Jockey Paddy Brennan was delighted with a schooling session earlier this week aboard the former Charlie Hall Chase winner, who is now a venerable 11 years of age.

“I schooled him last Thursday, and the feel he gave me there just sums the horse up. He is a legend,” he said.

“By Gold Cup standards we hacked around, and went very slow early on, but I was keen not to make as much use of him as I did in the King George when I tried to stick it up to Thistlecrack.

“I wanted him to be finishing his race at Cheltenham. As a result I got stuck behind horses and wasn’t ideally positioned, and he fell. Sometimes you can’t do right from wrong.
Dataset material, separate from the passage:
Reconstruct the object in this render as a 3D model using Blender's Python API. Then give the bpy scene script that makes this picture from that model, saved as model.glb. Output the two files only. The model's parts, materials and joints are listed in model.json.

But he is the class horse of the race and you under-estimate him at your peril. An on-song Cue Card will be too good for these. Let’s hope he is.”

The Irish challenge is headed by Empire Of Dirt who was left with too much to do in Cheltenham’s Ryanair Chase by jockey Bryan Cooper.
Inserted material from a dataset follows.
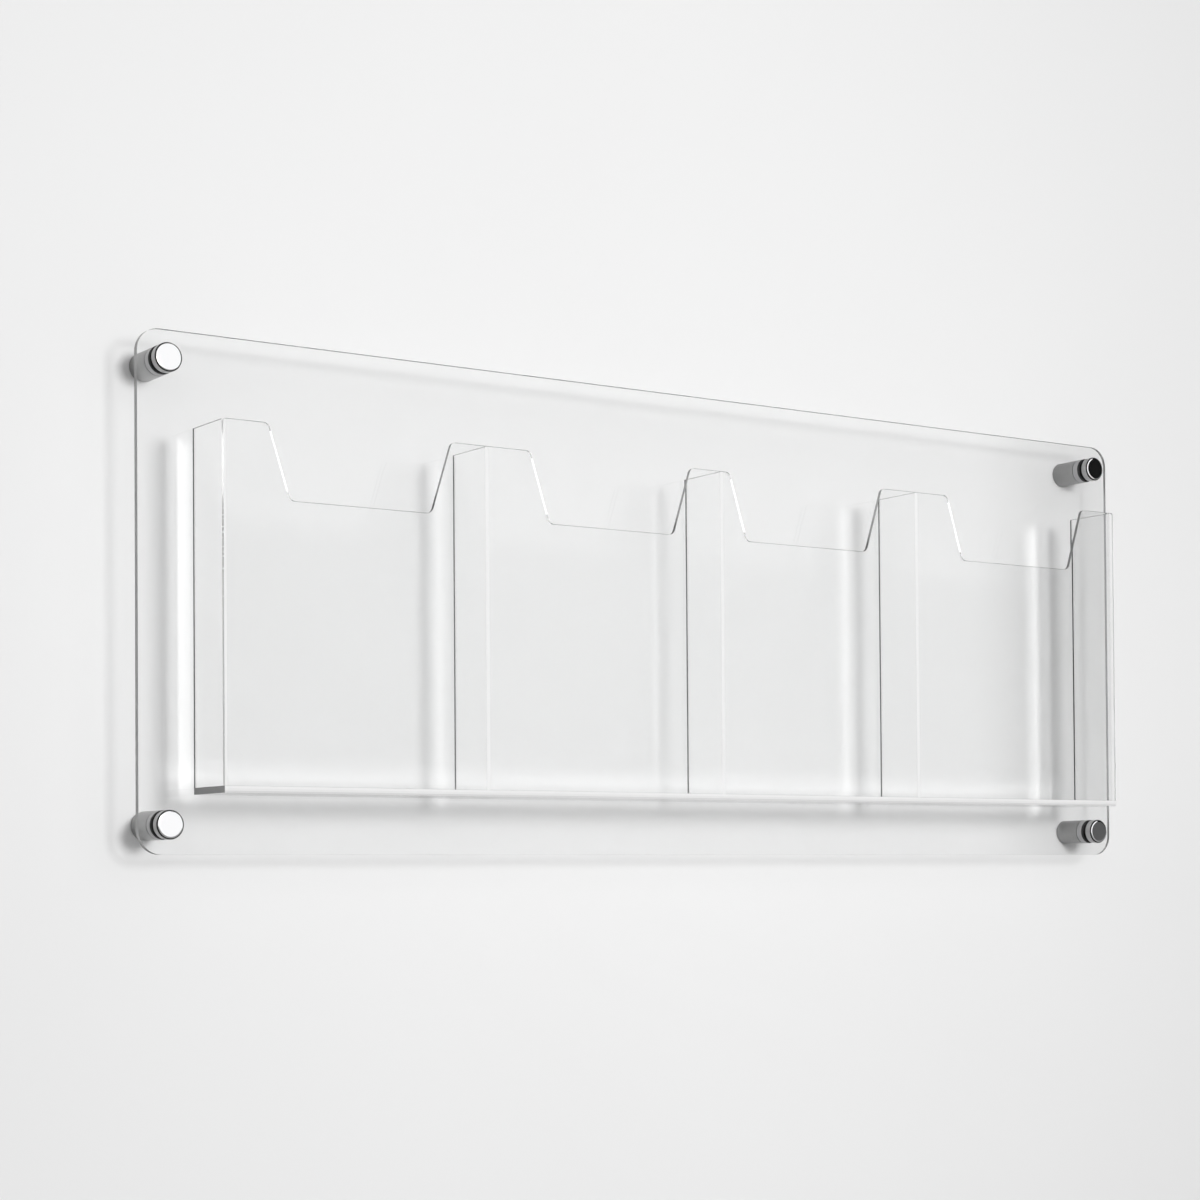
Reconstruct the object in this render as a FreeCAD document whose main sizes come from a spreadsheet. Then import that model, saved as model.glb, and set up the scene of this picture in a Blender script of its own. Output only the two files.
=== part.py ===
# Wall-mounted clear acrylic magazine rack with four pockets, held off the
# wall by four round stand-offs with screw-on caps.
#
# Frame: origin on the wall plane, at the centre of the stand-off pattern.
# +X is the viewer's right, +Y runs into the wall, +Z is up. Units are mm.
import FreeCAD, Part
import math
import os
import Sketcher

V = FreeCAD.Vector
doc = FreeCAD.newDocument("MagazineRack")

# ---------------------------------------------------------------- parameters
sheet = doc.addObject("Spreadsheet::Sheet", "Params")
PARAMS = [
    # back panel
    ("panel_width", 1000.0), ("panel_height", 390.0), ("panel_thick", 5.0),
    ("panel_corner", 18.0), ("panel_hole_radius", 5.25),
    ("panel_back_gap", 35.0),          # wall to the panel's back face
    # pocket unit
    ("wall_thick", 3.0), ("shelf_thick", 5.0), ("pocket_pitch", 227.0),
    ("upright_one", 2.0),              # divider 1 stands this much left of the even pitch
    ("upright_three", 13.0),           # divider 3 stands this much left of the even pitch
    ("pocket_inner_depth", 49.5), ("shelf_low", -150.5), ("ear_top", 123.0),
    ("bond_line", 0.1),                # solvent-cement line at glued joints
    # notch in the front of each pocket: the right-hand pair is a little wider
    ("notch_first_mid", 340.5), ("notch_second_mid", 111.5),      # left of the middle
    ("notch_third_mid", 90.0), ("notch_fourth_mid", 332.0),       # right of the middle
    ("notch_floor_width", 121.0), ("notch_mouth_width", 157.0),   # first and second
    ("wide_floor_width", 130.0), ("wide_mouth_width", 166.0),     # third and fourth
    ("notch_floor", 66.5), ("notch_floor_fillet", 6.0),
    ("notch_mouth_fillet", 5.0), ("ear_end_fillet", 2.0),
    # stand-offs
    ("stand_spacing_wide", 956.0), ("stand_spacing_high", 346.0),
    ("barrel_radius", 11.0), ("barrel_length", 34.0), ("barrel_bore", 5.0),
    ("barrel_base", 5.0), ("screw_hole_radius", 2.75),
    ("screw_head_radius", 4.6),
    ("barrel_chamfer", 0.5),
    ("groove_front", 27.2), ("groove_width", 0.8), ("groove_depth", 0.6),
    ("washer_radius", 10.8), ("washer_hole", 5.2),
    ("rear_washer_thick", 0.96), ("front_washer_thick", 0.96),
    ("seat_play", 0.02),               # free play at each washer face
    ("stud_radius", 4.95), ("stud_in_barrel", 12.0), ("stud_in_cap", 5.5),
    ("cap_radius", 11.0), ("cap_thick", 7.0), ("cap_bore_depth", 6.0),
    ("cap_chamfer", 1.1),
]
P = {}
for row, (alias, value) in enumerate(PARAMS, start=1):
    sheet.set("A%d" % row, alias)
    sheet.set("B%d" % row, repr(value))
    sheet.setAlias("B%d" % row, alias)
    P[alias] = value
doc.recompute()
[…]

Meanwhile, Champion Hurdle winner Buveur D’Air aims to emulate Annie Power 12 months ago by following up in the Betway Aintree Hurdle.

The last horse to do the double before Willie Mullins’s great mare was Istabraq in 1999 who, just like Buveur D’Air, was owned by JP McManus.

Buveur D’Air has never raced over two and a half miles before, but he has not tasted defeat since finishing third to stablemate Altior in last year’s Supreme Novices’ Hurdle. He is long odds-on to maintain his unbeaten run.

He will be joined by another Nicky Henderson-trained stable companion, the admirable My Tent Or Yours, who finished second in the Champion Hurdle.

There appear to be very few negatives ahead of Defi Du Seuil’s appearance in the Doom Bar Anniversary 4-Y-O Juvenile Hurdle after the horse cruised to victory in the JCB Triumph Hurdle under champion jockey Richard Johnson.

Of the Yorkshire runners, Malcolm Jefferson’s Cloudy Dream – second in the Arkle to Altior – has Top Notch to beat in the Grade One novice chase.

“He’s in great nick, he came out of Cheltenham in great form, he really did,” said the Malton handler. “Top Notch will be tough to beat, but you could say that he had a harder race than us at Cheltenham. I just know our lad is in great nick, he might even have improved for Cheltenham, because he certainly hasn’t gone backwards.”

Meanwhile, Northallerton pig farmer Peter Atkinson’s Irish Roe, unplaced at Cheltenham, lines up in the Bumper.